1. Open a checking account if you do not already have one.

2. Open a savings account if you do not already have one.

3. Establish an online account if you have Internet access so you can transfer money at your discretion. (If you don’t have Internet access, don’t worry. You can make transfers in person.)

4. Establish an easy-to-earn amount of money to put into the savings account each week. Choose a day to do it (I use Thursday). How much money? Start off simple to get into the habit — $10 to $20 a week is good. In business we call this paying yourself and calculate it by starting with one hour’s worth of income every day, or 5 hours a week. A person making minimum wage ($7.15) would be depositing $35.75 a week into this savings account. At the end of 5 years, $35.75 a week ($1,859 a year) would had grown to $13,158, including interest. Imagine increasing that amount to $100 a week. You’d have  $36,806 at the end of 5 years.

5. Once you have enough in your savings account equivalent to 2 to 4 months salary, it is time to start putting funds into a higher-powered money-making account. If you are making minimum wage, you need to have from $2,288 to $4,576 in the savings account to meet the 2 to 4 months of emergency money. At the $35.75 a week deposit, it should take you less 1 1/2 years to build this reserve fund. Keep your savings account and growing interest.

6. Now decide to make future deposits into a high-yield savings account or IRA. Both are fine choices, depending on your age and goals. If you think you will need the money within 10 years, then choose a high-yield savings account or a fixed-term IRA. If you would like to start saving for longer term goals, such as retirement, then open a SEP IRA. Putting $75 a week into a IRA will give you a return of roughly $61,453 in 10 years, $227,811 in 20 years, $678,146 in 30 years and $1,897,224 in 40 years. You can determine this yourself by utilizing on-line retirement calculators to determine your return on what you deposit weekly.
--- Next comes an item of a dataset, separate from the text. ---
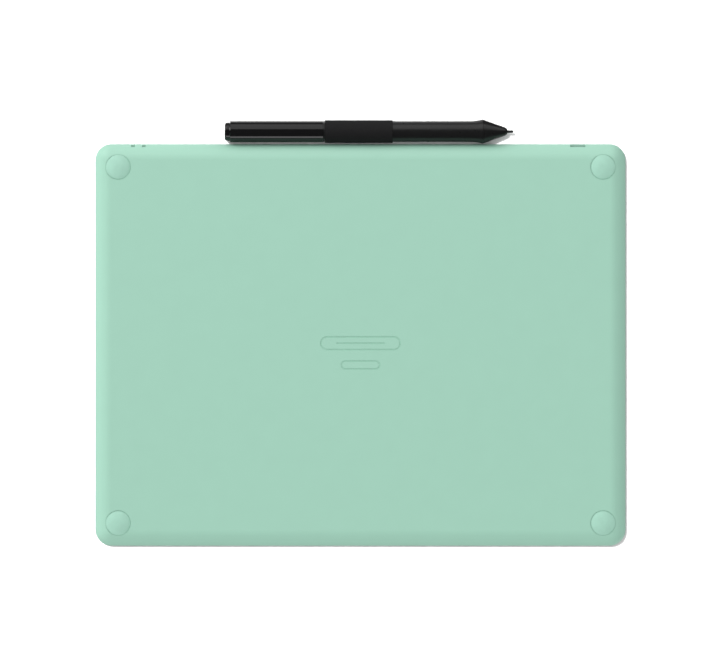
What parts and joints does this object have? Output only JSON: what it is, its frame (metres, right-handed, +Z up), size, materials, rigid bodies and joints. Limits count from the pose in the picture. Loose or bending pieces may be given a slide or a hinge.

7. Once your savings account is adding interest and you are making deposits into your IRA, you will need to decide the best use for this money. Increasing payments into your IRA will mean you have more to retire on. Making additional deposits into your savings account will give you more of a buffer against emergencies. Opening a high-yield savings account will further increase your income. You’ll be surprised at how soon your financial situation starts looking great due to your efforts in developed a system of easy, consistent depositing.